James Lunsford was a Confederate Civil War Veteran.[ii] He was also a Free Will Baptist and Methodist Minister. According to genealogist Elaine Maduzia (his great-great granddaughter), Lunsford moved to Alabama shortly after his marriage. They came to Texas in a wagon train and settled in Cherokee County in 1877. She also stated that James P. Lunsford was one of the founding members and minister of the Old Prospect Church. It is known that the Methodists used the old meeting house as well as the Baptists. Some records indicate he was ordained twice – in August of 1875, by Methodist Episcopal Church South at Greenville, Alabama and in 1877 by the First Free Will Church, Cherokee County, Texas.[iii] If this is correct, records in the Texas Free Will Baptist Association may suggest that he left the Free Will Baptists and went back to the Methodist Church – at the least the Texas Association removed him from their body in 1894 regarding doctrinal differences.[iv]

Almedia Lunsford Nelson often told a story of Jim Lunsford being wounded in the Civil War. He received a wound in his forehead and the doctors used a silver dollar to replace the bone loss there. She said one could still see the imprint of the coin years afterward.[v]

Jim and Sarah had ten children. The Lunsfords’ lives continues in the families and churches in southern Rusk County and northern Nacogdoches County, as well as other places to which the family has spread. Charter members of Old Prospect Baptist Church at Sand Flat, Rusk County, Texas, Mallie Marie Matlock Strong and Ralph Matlock – children of J. H. Matlock and Etta Elizabeth Lunsford – were grandchildren of Jim Lunsford. He also has great-grandchildren and great-great-grandchildren that are or have been members of Old Prospect Baptist Church, as well as other relatives. Jim Lunsford’s descendants who are members of Mount Union Free Will Baptist Church include Mary Wharton, Maxine Gaddy, John Connell, Robert Little, and possibly several others. He has descendants in other churches, of course, but these two are the most closely related to where he and his family lived.

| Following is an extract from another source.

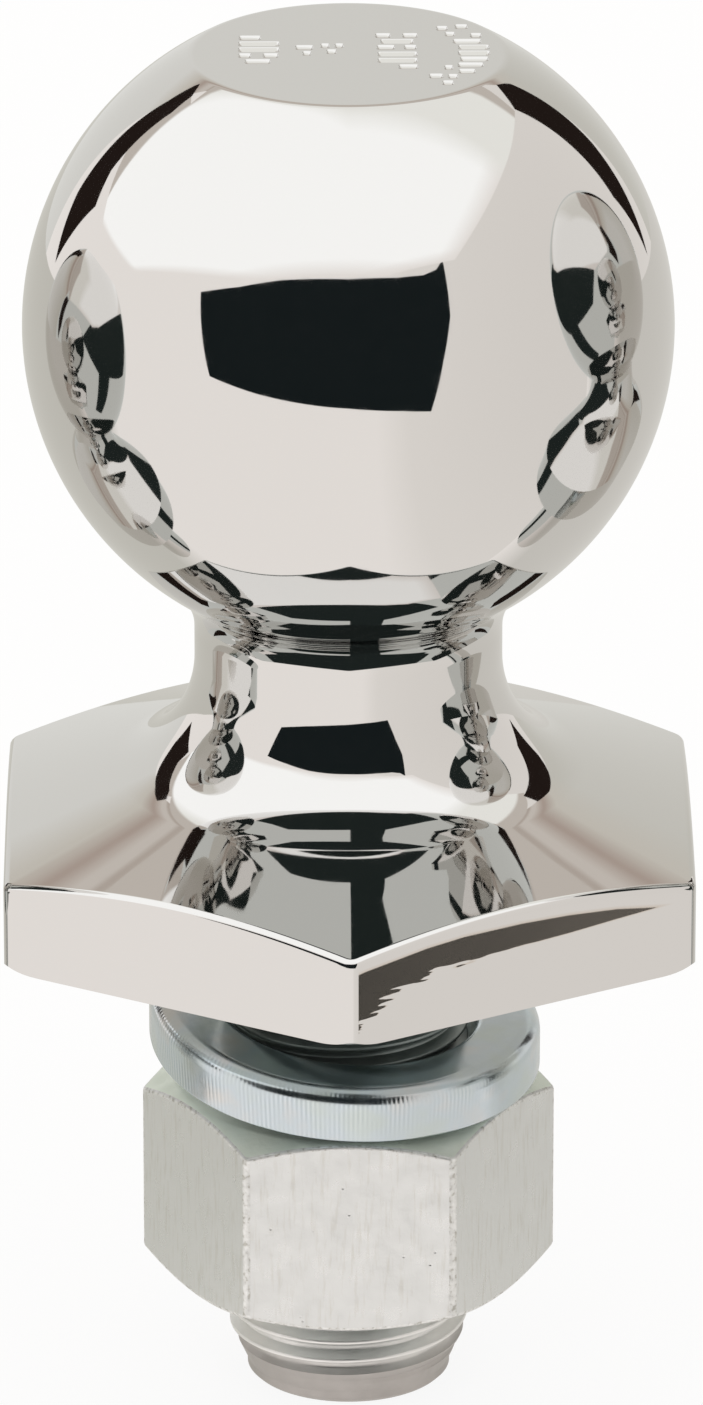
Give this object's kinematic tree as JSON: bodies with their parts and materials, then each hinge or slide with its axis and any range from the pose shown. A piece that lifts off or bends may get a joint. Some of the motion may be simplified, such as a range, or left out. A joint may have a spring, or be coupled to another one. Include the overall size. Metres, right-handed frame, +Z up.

[i] The day also honored Lunsford’s wife Sarah and his brother Isaac Lee Hilliard Lunsford.
[ii] According to his Confederate Pension application (Comptroller's File No. 14264), Lunsford served as a Private in the 1st Alabama Artillery Co D, enlisting Sept. 6, 1862. The Roll of Prisoners at New Orleans, La. (From Book No. 2, Folio No. 232) states he was captured at Fort Gaines, Aug. 8, 1864 and transferred to Ship Island Oct. 25, 1864. It appears that Lunsford was a member of the Golden Drain Masonic Lodge, of which P. M. C. Winder was a member. Winder was son-in-law to Lemuel Herrin.
[iii] Perhaps the meaning is “Free Will Baptist”. It is not clear with which church he was affiliated after 1877, but the assumption has been that he was a Methodist preacher in the Prospect Church. In correspondence Elaine Maduzia revealed that she has lost most of her records due to a computer crash, and that this one online is all that survived – so she could not document the source of this information.
[iv] “We find one minister, brother J. P. Lunsford, out of harmony with our church, advocating usages not in keeping with the teaching of our church. We are reliably informed that he has declared himself independent of our body, pronouncing us heterodox in doctrine and usages. We recommend that the name of this brother, J. P. Lunsford, be dropped from the list of ministers.” From a report on the state of the churches in the Minutes of the Seventeenth Annual Session of the Texas Free Will Baptist Association, October 19-20, 1894 (pages 3-4) Rusk County churches Isabel’s Chapel, Old Prospect, and Sharron have no information in the statistical table (p. 9). Under the circumstances, this implies, but doesn’t prove, that Isabel’s Chapel and Sharron were in J. P. Lunsford’s sphere of influence.